Abstract

The use of machine vision systems for quality control of reflective metal surfaces has increased over the years with new systems that combine higher resolution cameras and better illumination of inspected objects. With the advances in artificial intelligence pattern recognition of images, the integration of machine vision systems in a manufacturing line for accurate automatic classification of defects would work towards the application of a smart manufacturing concept. To investigate the feasibility of such integration, a vision system that combines a 4K camera and chromatic confocal technology was employed to analyze surfaces of copper parts after the laser machining process. By the application of three machine-learning algorithms (decision trees, random forest and multi-layer perceptron) on features extracted from the Sobel edge detector, segmentation of defects has been performed using the Weka segmentation plugin.
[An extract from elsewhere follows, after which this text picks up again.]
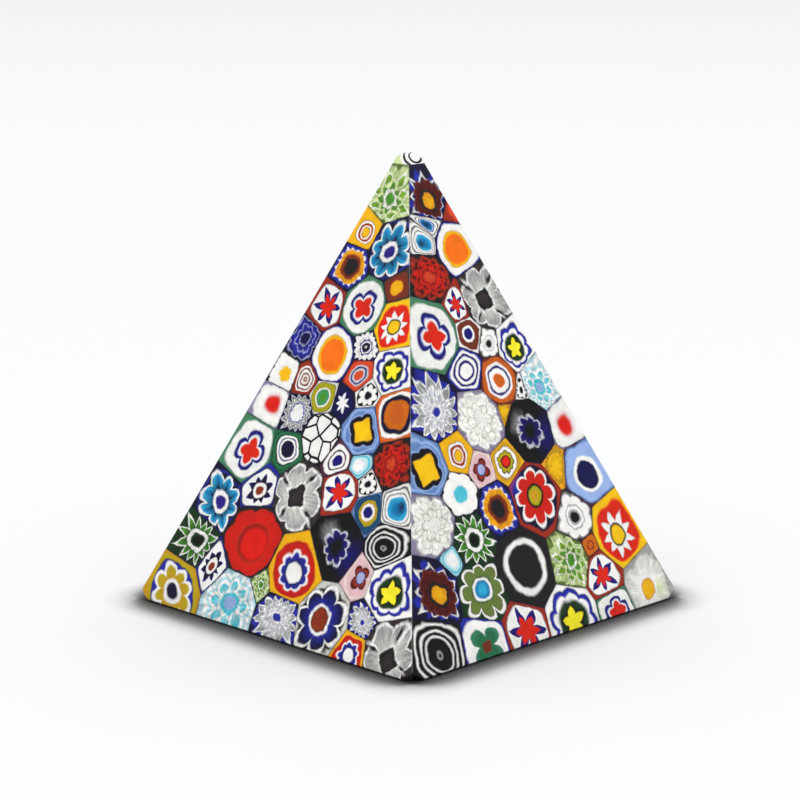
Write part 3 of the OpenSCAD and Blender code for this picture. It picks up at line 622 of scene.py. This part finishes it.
def finished(bm, name):
    """A mesh object from a bmesh, smooth over curves and sharp at edges."""
    mesh = bpy.data.meshes.new(name)
    for face in bm.faces:
        face.smooth = True
    bm.to_mesh(mesh)
    bm.free()
    mesh.set_sharp_from_angle(angle=SHARP_EDGE)
    piece = bpy.data.objects.new(name, mesh)
    bpy.context.scene.collection.objects.link(piece)
    return piece


# ---------------------------------------------------------------- shader nodes

POLISH = 0.12                    # roughness of ground and polished glass
GLASS_IOR = 1.5
EDGE_SOFT = 0.03                 # softness of a pattern's borders, as a share of the radius
LIGHT_STREAKS = 0.08             # streaks of a cane that STREAKS doesn't name
SHADE_GAIN, SHADE_POWER, SHADE_DROP = 0.97, 1.06, 0.012     # deepens the colours a little
DARKEST, PALEST = 0.001, 0.94
OUTLINE_SOCKETS = ("Far", "Angle", "Radius", "Lobes", "Depth", "Blunt", "Turn", "Soft")
PETAL_SOCKETS = ("Far", "Angle", "Ring", "Count", "Length", "Width", "Turn", "Soft")


def linear(colour):
    """Glass colour as the light sees it, from its sRGB look."""
    values = [c / 255 for c in GLASS[colour]]
    values = [v / 12.92 if v < 0.04 else ((v + 0.055) / 1.055) ** 2.4 for v in values]
    values = [min(max(SHADE_GAIN * v ** SHADE_POWER - SHADE_DROP, DARKEST), PALEST) for v in values]
    return tuple(values) + (1,)


class Tree:
    """Short hand for laying out shader nodes."""

    def __init__(self, tree):
        self.nodes, self.links = tree.nodes, tree.links

    def put(self, kind, inputs=(), **settings):
        node = self.nodes.new(kind)
        for key, value in settings.items():
            setattr(node, key, value)
        for key, value in dict(inputs).items():
            self.feed(node, key, value)
        return node

    def feed(self, node, key, value):
        if isinstance(value, bpy.types.NodeSocket):
            self.links.new(value, node.inputs[key])
        else:
            node.inputs[key].default_value = value

    def math(self, operation, a, b=None, clamp=False):
        inputs = {i: v for i, v in enumerate((a, b)) if v is not None}
        return self.put("ShaderNodeMath", inputs, operation=operation, use_clamp=clamp).outputs[0]

    def vector(self, operation, a, b=None, scale=None):
        inputs = {i: v for i, v in enumerate((a, b)) if v is not None}
        node = self.put("ShaderNodeVectorMath", inputs, operation=operation)
        if scale is not None:
            self.feed(node, "Scale", scale)
        return node.outputs["Value" if operation in ("LENGTH", "DOT_PRODUCT") else "Vector"]

    def point(self, **places):
        inputs = {"xyz".index(axis): value for axis, value in places.items()}
        return self.put("ShaderNodeCombineXYZ", inputs).outputs[0]

    def split(self, vector):
        return self.put("ShaderNodeSeparateXYZ", {0: vector}).outputs

    def mix(self, factor, a, b):
        return self.put("ShaderNodeMix", {0: factor, 6: a, 7: b}, data_type="RGBA").outputs[2]

    def noise(self, vector, scale, detail=2.0):
        return self.put("ShaderNodeTexNoise", {"Vector": vector, "Scale": scale, "Detail": detail,
                                               "Roughness": 0.5}, noise_dimensions="3D")

    def ramp(self, value, low, high, to_low=0.0, to_high=1.0):
        node = self.put("ShaderNodeMapRange", {0: value, 1: low, 2: high, 3: to_low, 4: to_high},
                        interpolation_type="SMOOTHSTEP")
        return node.outputs[0]

    def group(self, tree, values):
        return self.put("ShaderNodeGroup", dict(enumerate(values)), node_tree=tree).outputs[0]

    def half_over(self, distance, soft):
        """0 to 1 across a soft border, from how far inside it a point is."""
        inside = self.math("DIVIDE", distance, soft)
        return self.math("ADD", self.math("MULTIPLY", inside, 0.5), 0.5, clamp=True)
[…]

A simple convolutional neural network (CNN) was also applied for the classification of defects. Later on, using smart data rather than big data, transfer learning (TL) has been successfully performed with retraining the mobilenet-v1 model, which is based on CNN. This lean learning process can be implemented in devices that are limited by their computation resources. The maximum average of validation accuracy achieved using TL trained over 500 epochs was 90.5%. Whereas for the simple CNN classification models, the best validation accuracy was achieved by a model with a batch size equal to ten and with 40% of validation data with an average equal to 98.7% over 500 epochs.